GO: You're wearing flannel right now.
KB: I happen to be wearing flannel right now.
So, it's tough—should it have to be that way? No. Is it that way? I think so. I don't mind all of it.
GO: What do you think success is for a writer?
KB: I don't know. I think you have to define it yourself. There are all these gradients of celebrity today; I could be on Dancing With the Stars and Desperate Housewives so I would be this famous. Or I had this child, and this scandal, so now I'm this famous. In the same way that we have a more analog idea of what celebrity is—you're not just famous or you're not do to all these middle grounds—the same is true for writers and success.
More and more, you have to define success yourself. Which puts it on your shoulders. It used to be a lot easier—you were either a famous writer or you weren't.
GO: In that aspect it helps if you enjoy your own writing..
KB: We have to... Here’s the other thing, and I speak about this now in a better way than I could when the book first came out; Jess Ball, a wonderful Chicago author, if we can call him a Chicago author, said once, he came to one of my classes, and he said something, very frankly and very straightforwardly, just opened up and said: you’re not doing this to get a complementary review. You’re not doing it for the bad reviews, we all know that, but you’re also not doing it for the good reviews, because when you get good reviews, it just doesn’t register, it doesn’t mean anything.

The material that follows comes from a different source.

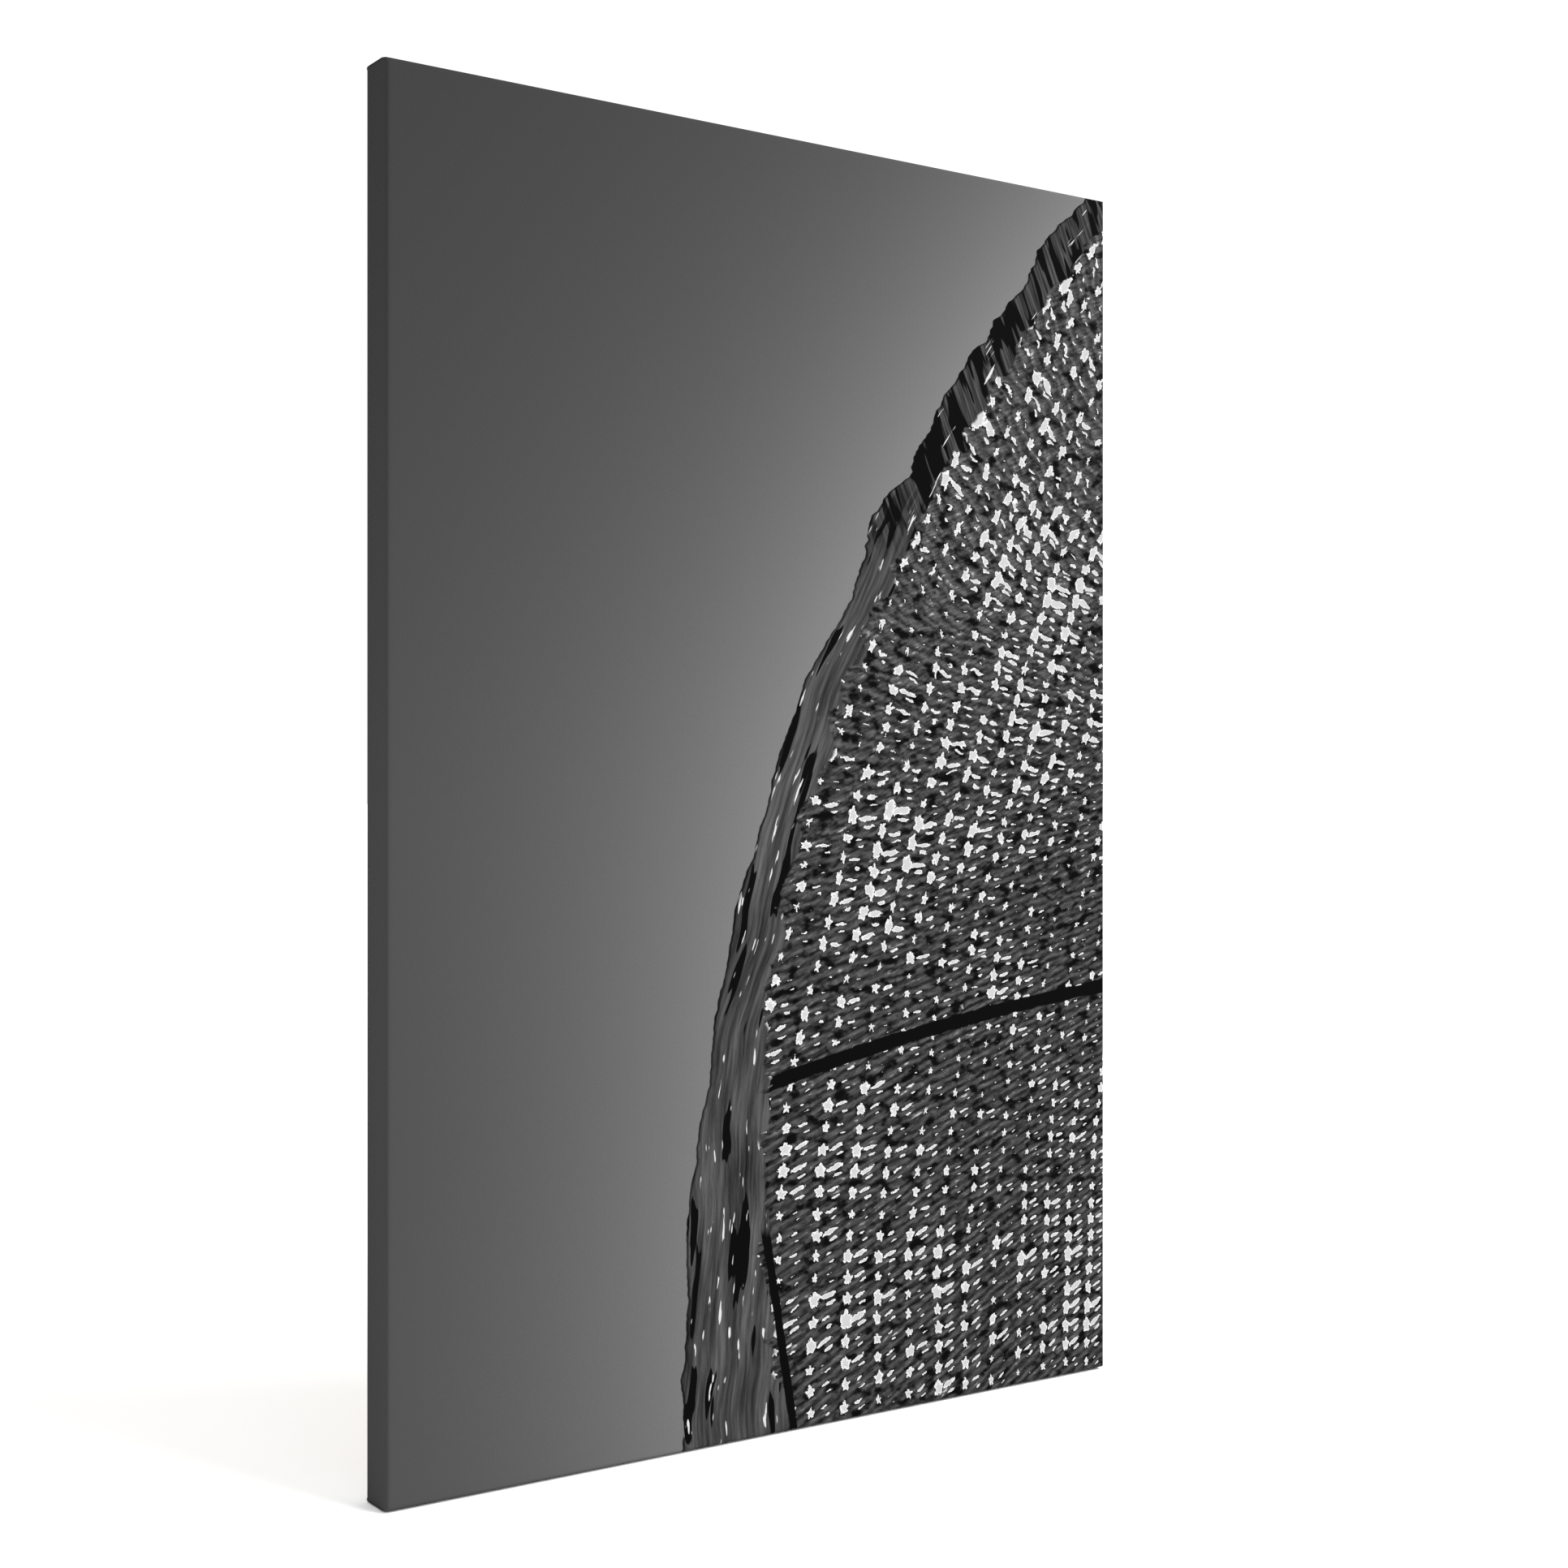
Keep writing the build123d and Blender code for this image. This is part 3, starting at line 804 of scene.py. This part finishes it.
def crease_inset(inward, on_back):
    """How far inside the corner the end cloth's fold lies: a little more on the back."""
    round_edge, across_flap = CREASE_DRAW
    drawn_in = round_edge * smooth(inward, 0, BACK_RADIUS)
    drawn_in = drawn_in + across_flap * smooth(inward, BACK_RADIUS, FLAP)
    return THICK * 0.2 + np.where(on_back, drawn_in, 0.0)


def corner_turn(index, inward, depth, on_back):
    """How far a strip's ends run past the wood's corner, behind the front roll.

    The side cloth runs on round the corner, and on the back its flap ends just inside the wood.
    The end cloth stops at its crease.
    """
    if index % 2 == 0:
        parted = opened(depth)
        return THICK / 2 * (1 - parted) - crease_inset(inward, on_back) * parted
    drawn_in = smooth(inward, 0, BACK_RADIUS)
    return THICK / 2 - (THICK / 2 + FLAP_INSET) * np.where(on_back, drawn_in, 0)


def slack(index, x, inward, depth, to_end, on_back):
    """How far the cloth stands off the wood, and how far its cut edge wanders inwards.

    The flap lifts a little between the staples and the wrap ripples, both less near a corner.
    The waves' lengths are given as radians for each metre along the side.
    """
    covered = FLAP if index % 2 == 1 else 0.0
    near_end = np.where(on_back, to_end - covered, to_end)
    calm = smooth(near_end, 0, CALM_RUN)
    near = np.min(np.abs(x[:, :, None] - staple_marks(index)[None, None, :]), axis=2)
    lift = FLAP_LIFT * smooth(near, 0.005, 0.022) * smooth(inward, 0.008, FLAP)
    ripple = WRAP_RIPPLE * np.sin(x * 146 + index) * smooth(depth, 0.004, 0.018)
    wander = 0.0005 * np.sin(x * 131 + index * 2) + 0.0003 * np.sin(x * 407 + index)
    drift = np.where(on_back, wander * smooth(inward, 0.012, FLAP), 0)
    return calm * np.where(on_back, lift, ripple), calm * drift


def face_grid(marks):
    """The printed face, a little hollow where the cloth spans the open frame."""
    x = -marks[0] * (WIDTH / 2 - BEAD)
    z = marks[1] * (HEIGHT / 2 - BEAD)
    x, z = np.meshgrid(x, z)
    hollow = np.cos(x * math.pi / WIDTH) * np.cos(z * math.pi / HEIGHT)
    y = -THICK / 2 + HOLLOW * (hollow - hollow[0].max())
    y = np.minimum(np.maximum(y, -THICK / 2), 0)
    y[[0, -1], :] = -THICK / 2
    y[:, [0, -1]] = -THICK / 2
    return MIDDLE + np.stack([x, y, z], -1), np.stack([x, z + HEIGHT / 2], -1)


def strip_grid(index, mark):
    """One side's front roll, wrap and back flap, and its places on the flat cloth.

    Its ends are mitred over the front roll, and turn at the corner behind it.
    """
    length = side_axes(index)[2]
    rows = np.arange(len(PROFILE))[:, None]
    inward, depth, lean_in, lean_back, travelled = (PROFILE[:, i][:, None] for i in range(5))
    on_side = rows >= SIDE_START
    on_back = rows > BACK_START
    to_end = length / 2 * (1 - np.abs(mark)) + 0 * inward
    half = np.where(on_side, length / 2, length / 2 - inward)
    turn = corner_turn(index, inward, depth, on_back)
    x = mark * (half + np.where(on_side, turn, -lean_in * THICK / 2))
    rise, drift = slack(index, x, inward, depth, to_end, on_back)
    height = layer_height(index, to_end, depth + 0 * mark, on_back) + rise
    points = placed(index, x, inward + drift + lean_in * height, depth + lean_back * height)
    out = travelled - BEAD + 0 * mark
    return points, flat_place(index, mark * half, out)


def placed(index, x, inward, depth):
    """Points in the row frame from a side's own places: along it, inwards and back."""
    along, inwards, _, middle = side_axes(index)
    shape = np.broadcast(x, inward, depth).shape
    parts = [np.broadcast_to(part, shape)[..., None] for part in (x, inward, depth)]
    return middle + parts[0] * along + parts[1] * inwards + parts[2] * np.array([0.0, 1.0, 0.0])


def flat_place(index, x, out):
    """Places on the flat cloth: along a side, and outwards past its front edge."""
    along, inwards, _, middle = side_axes(index)
    flat = middle + np.asarray(x)[..., None] * along - np.asarray(out)[..., None] * inwards
    return np.stack([flat[..., 0], flat[..., 2] - MIDDLE[2] + HEIGHT / 2], -1)


def fold_row(index, end, row):
    """One row of a corner's spare cloth: its points, and their places on the flat cloth.

    The first four run from the crease to the turn, and the last four back under them.
    """
    inward, depth, lean_in, lean_back, travelled = PROFILE[row]
    reach = min(depth, DEPTH)
    half = side_axes(index)[2] / 2
    inset = float(crease_inset(inward, row > BACK_START))

    # Each step is how far in from the corner it is, and how many layers lie below it.
    crease = [(inset - 0.55 * THICK, 1.5), (inset, 1.0), (reach * 0.5, 1.0), (reach, 1.0)]
    under = [(reach + 0.3 * THICK, 0.5), (reach, 0.0), (reach * 0.5, 0.0), (0.0, 0.0)]
    steps = np.array(crease + under)
    x = end * (half - steps[:, 0])
    height = THICK / 2 + LAYER * float(opened(depth)) * steps[:, 1]
    points = placed(index, x, inward + lean_in * height, depth + lean_back * height)

    out = travelled - BEAD
    crease_out = np.array([0.0, 0.0, reach * 0.5, reach])
    crease_flat = flat_place(index, end * (half + crease_out), out + 0 * crease_out)
    share = np.array([0.1, 0.2, 0.6, 0.95])
    under_out = reach + (out - reach) * share
    under_flat = flat_place(index, end * (half + under_out), out * (1 - share))
    return points, np.vstack([crease_flat, under_flat])


def fold_corner(sheet, index, end, strips):
    """One corner's spare cloth: creased at the edge, turned under, and doubled back.

    It joins the end strip's own edge to the side strip's, row by row.
    """
    last, first = (-1, 0) if end > 0 else (0, -1)
    end_edge = [grid[:, last] for grid in strips[index]]
    side_edge = [grid[:, first] for grid in strips[(index + end) % 4]]
    creases, unders = [], []
    for row in range(SIDE_START, len(PROFILE)):
        folded = fold_row(index, end, row)
        crease = [np.vstack([edge[row], part[:4]]) for edge, part in zip(end_edge, folded)]
        under = [np.vstack([part[3:], edge[row]]) for edge, part in zip(side_edge, folded)]
        if row == SIDE_START:
            # The fold starts from a single point, at the front corner.
            crease[0][:] = end_edge[0][row]
            under[0][:] = end_edge[0][row]
        creases.append(crease)
        if row <= BACK_START:
            unders.append(under)
    for patch in (creases, unders):
        sheet.grid(*(np.array(part) for part in zip(*patch)))


def canvas_middle():
    """The cloth's middle surface: its face, four wrapped sides and four folded corners."""
    sheet = Sheet()
    marks = [spread_marks(side_axes(index)[2]) for index in range(4)]
    sheet.grid(*face_grid(marks))
    strips = [strip_grid(index, marks[index][None, :]) for index in range(4)]
    for points, flat in strips:
        sheet.grid(points, flat)
    for index in (0, 2):
        for end in (-1, 1):
            fold_corner(sheet, index, end, strips)
    return sheet


def joined_mesh(sheet):
    """The patches as one surface whose outside faces the same way all over."""
    mesh = bpy.data.meshes.new("canvas_cloth")
    mesh.from_pydata(np.concatenate(sheet.points).tolist(), [], np.concatenate(sheet.quads).tolist())
    flat = np.concatenate(sheet.flat).astype(np.float32)
    loops = np.zeros(len(mesh.loops), np.int32)
    mesh.loops.foreach_get("vertex_index", loops)
    mesh.uv_layers.new(name="Flat").uv.foreach_set("vector", flat[loops].ravel())
    surface = bmesh.new()
    surface.from_mesh(mesh)
    bmesh.ops.remove_doubles(surface, verts=surface.verts, dist=WELD)
    bmesh.ops.dissolve_degenerate(surface, edges=surface.edges, dist=WELD / 2)
    bmesh.ops.recalc_face_normals(surface, faces=surface.faces)
    largest = max(surface.faces, key=lambda face: face.calc_area())
    if largest.normal.y > 0:
        bmesh.ops.reverse_faces(surface, faces=surface.faces)
    surface.to_mesh(mesh)
    surface.free()
    return mesh


def build_canvas():
    """The finished cloth, with its thickness, materials and maps."""
    mesh = joined_mesh(canvas_middle())
    mesh.materials.append(printed_canvas())
    mesh.materials.append(raw_canvas())
    cloth = bpy.data.objects.new("canvas_cloth", mesh)
    bpy.context.scene.collection.objects.link(cloth)
    shell = cloth.modifiers.new("thickness", "SOLIDIFY")
    shell.thickness = THICK * SHELL_SHARE
    shell.offset = 0.0
    shell.material_offset = 1
    shell.material_offset_rim = 1
    depsgraph = bpy.context.evaluated_depsgraph_get()
    cloth.data = bpy.data.meshes.new_from_object(cloth.evaluated_get(depsgraph))
    cloth.modifiers.clear()
    place_bake_map(cloth.data)
    cloth.data.shade_smooth()
    return cloth


def back_loops(mesh):
    """Which face corners are on the back of the cloth or its rim, rather than its printed face."""
    owner = np.zeros(len(mesh.polygons), np.int32)
    mesh.polygons.foreach_get("material_index", owner)
    sides = np.zeros(len(mesh.polygons), np.int32)
    mesh.polygons.foreach_get("loop_total", sides)
    return np.repeat(owner, sides) > 0


def place_bake_map(mesh):
    """A map with the flat cloth on the left and its back, smaller, on the right."""
    share = 0.97
    margin = 0.01
    flat = np.zeros(len(mesh.loops) * 2, np.float32)
    mesh.uv_layers["Flat"].uv.foreach_get("vector", flat)
    flat = flat.reshape(-1, 2)
    low = flat.min(0)
    span = flat.max(0) - low
    unit = (flat - low) / span[1]
    front = unit * share + margin
    middle = front[:, 0].max() + margin
    back_share = (1 - middle - margin) / (span[0] / span[1])
    back = unit * back_share + np.array([middle, margin])
    places = np.where(back_loops(mesh)[:, None], back, front)
    layer = mesh.uv_layers.new(name="OFBake", do_init=False)
    layer.uv.foreach_set("vector", places.astype(np.float32).ravel())


# ---------------------------------------------------------------------------------------------
# Scene
# ---------------------------------------------------------------------------------------------
def dress_bars():
    """Give each bar its own pine, with the grain along it."""
    for order, side in enumerate(SIDES):
        upright = side in ("left", "right")
        low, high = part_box("bar_" + side)
        length = max(high.x - low.x, high.z - low.z) * MM
        centre = ((low.x + high.x) if upright else (low.z + high.z)) * MM / 2
        seed = 3.0 + 7.0 * order
        wood = pine("pine_" + side, upright, seed, length, centre)
        paint(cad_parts["bar_" + side], wood)


def dress_key(name, node):
    """Give a key its own beech, with the grain along it."""
    low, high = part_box(name)
    upright = high.z - low.z > high.x - low.x
    seed = 5.0 + sum(ord(letter) for letter in name) % 17
    paint(node, beech("beech_" + name, upright, seed))


def dress_frame():
    """Give each CAD node its material."""
    dress_bars()
    steel = plated_steel("nickel_plate", NICKEL, 0.16)
    wire = plated_steel("staple_wire", STAPLE_STEEL, 0.24)
    pads = felt()
    for name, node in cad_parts.items():
        if name.startswith("staples_"):
            paint(node, wire)
        elif name.startswith("hanger_"):
            paint(node, steel)
        elif name.startswith("bumper_"):
            paint(node, pads)
        elif name.startswith("key_"):
            dress_key(name, node)


def paint(piece, material):
    """Replace a piece's materials with one."""
    piece.data.materials.clear()
    piece.data.materials.append(material)


def floor():
    """A wide pale floor just under the object."""
    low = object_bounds()[0]
    bpy.ops.mesh.primitive_plane_add(size=FLOOR_SIZE, location=(0, 0, low.z - FLOOR_GAP))
    plane = bpy.context.object
    plane.name = "floor"
    material, _, shader = new_material("floor_white")
    shader.inputs["Base Color"].default_value = (*FLOOR_WHITE, 1)
    shader.inputs["Roughness"].default_value = 0.9
    shader.inputs["Specular IOR Level"].default_value = 0.0
    paint(plane, material)
    plane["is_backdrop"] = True


def lights():
    """A white surround, and a broad soft light from the front right."""
    world = bpy.data.worlds.new("surround")
    world.use_nodes = True
    background = world.node_tree.nodes["Background"]
    background.inputs["Color"].default_value = (1, 1, 1, 1)
    background.inputs["Strength"].default_value = SURROUND_STRENGTH
    bpy.context.scene.world = world
    data = bpy.data.lights.new("key", "SUN")
    data.energy = KEY_STRENGTH
    data.angle = KEY_SPREAD
    key = bpy.data.objects.new("key", data)
    bpy.context.scene.collection.objects.link(key)
    key.rotation_euler = KEY_DIRECTION.to_track_quat("-Z", "Y").to_euler()
    bpy.context.scene.view_settings.view_transform = "Standard"


def camera():
    """The viewpoint: level, half-way up, turned to the right."""
    data = bpy.data.cameras.new("camera")
    data.lens = LENS_MM
    data.sensor_width = SENSOR_MM
    data.clip_start = NEAREST_SEEN
    view = bpy.data.objects.new("camera", data)
    bpy.context.scene.collection.objects.link(view)
    view.location = (CAMERA_X, CLOTH_LOW.y - CAMERA_GAP, (CLOTH_LOW.z + CLOTH_HIGH.z) / 2)
    view.rotation_euler = (math.radians(90), 0, -CAMERA_TURN)
    bpy.context.scene.camera = view


camera()
cloth = build_canvas()
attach(cloth, "frame")
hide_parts("canvas")
dress_frame()
floor()
lights()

So at a certain point, again it’s the sort of rote, kind of trite thing that all authors say, but I think, what you realize is how fundamentally true it is—you cannot care about your reviews. You cannot care about people who don’t like your writing. They are just not going to read it. It’s very simple. If you care about who doesn’t like your stuff, you are fucked. It becomes the sort of thing where, all right, why actually am I doing this? And I think why I am doing it nowadays at age 32 as opposed to why I was doing it as age 22 has changed 180 degrees.